Le couple pivot de l’opéra est assez équilibré, la soprano canadienne Hélène Guilmette charmant l’auditoire par son timbre délicat et égal sur tout l’ambitus du long rôle; après avoir été une charmante Sophie dans Werther, elle présente une Cendrillon assez diaphane, à laquelle elle apportera sans doute un surcroît d’émotion au cours de la production. Mais l’événement de la matinée a été pour beaucoup de spectateurs la découverte d’Antoinette Dennefeld en Prince charmant.

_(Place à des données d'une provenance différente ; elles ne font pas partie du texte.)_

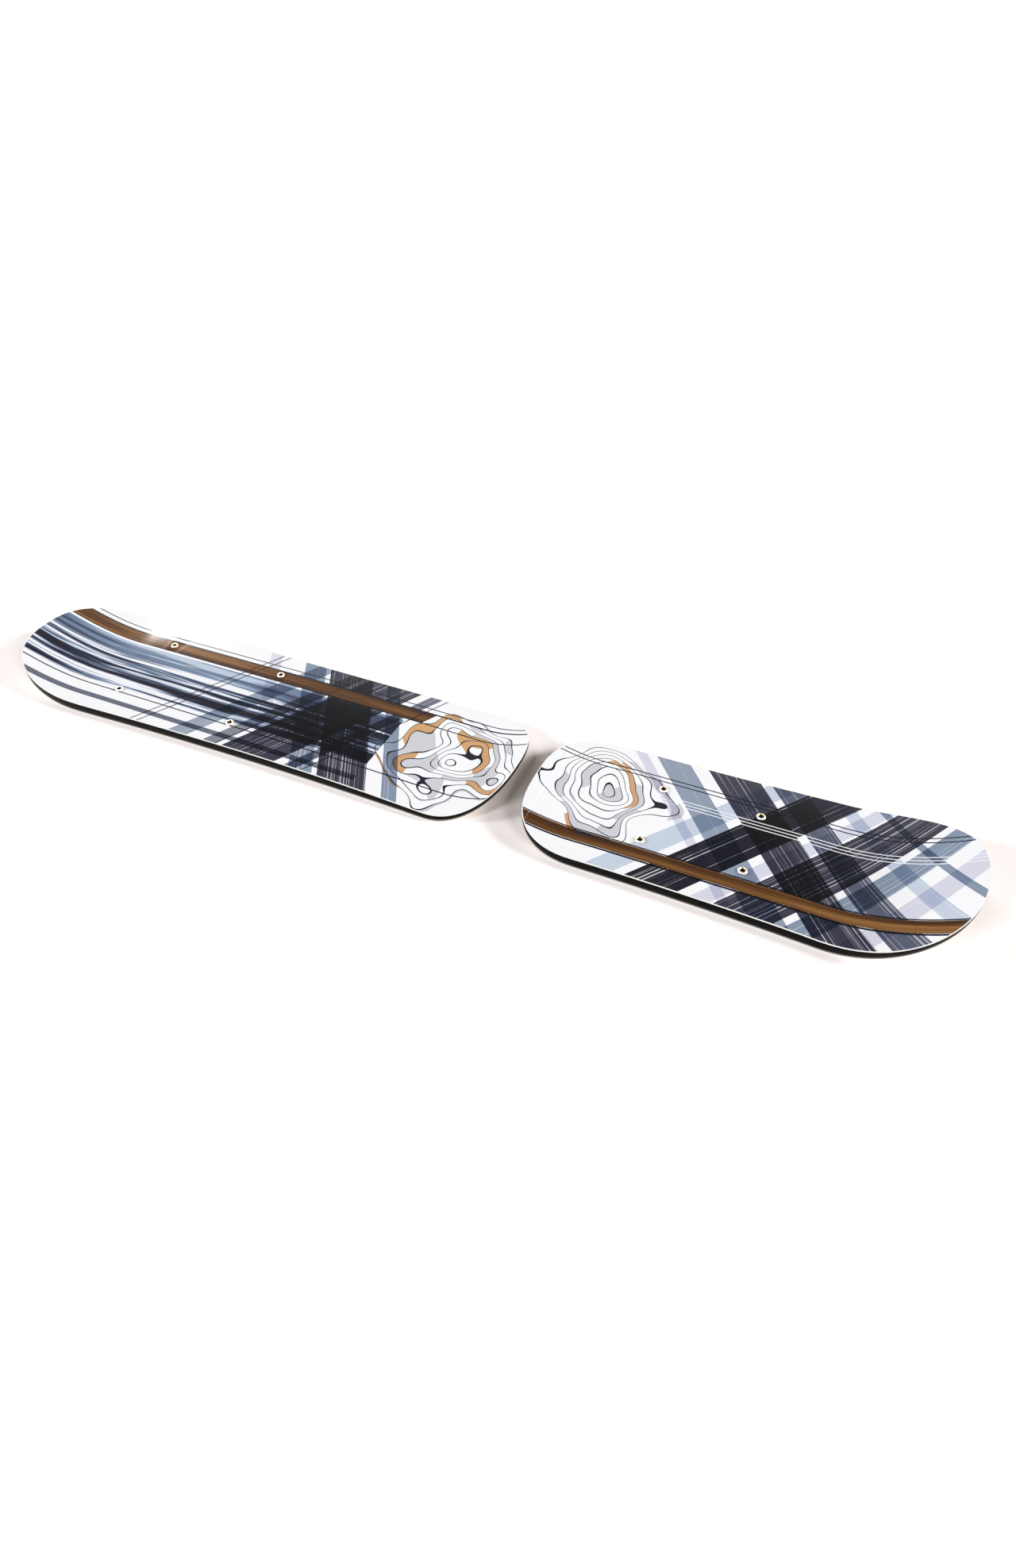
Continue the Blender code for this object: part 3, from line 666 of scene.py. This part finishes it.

La mezzo strasbourgeoise joue un ado à tendance gothique dont le mal de vivre est pleinement touchant, et l’éclat fulgurant de son mezzo clair emporte le public dès son premier air «Cœur sans amour». Ce portrait d’un jeune homme torturé mais sachant répondre à l’appel de la beauté sincère émeut profondément par toutes les ressources d’un jeu théâtral accompli, sans une seconde de relâchement, et par les charmes d’une voix idéalement projetée et dont la palette de couleurs semble infinie.


Somme toute, David Hermann signe une production qui a le grand mérite de renouveler l’image du conte mis en musique par Massenet, même s’il lui fait perdre un brin d’enchantement, et une distribution de haute tenue lui donne corps, sous la houlette d’un chef inspiré: de quoi séduire les Nancéens dans la période des fêtes.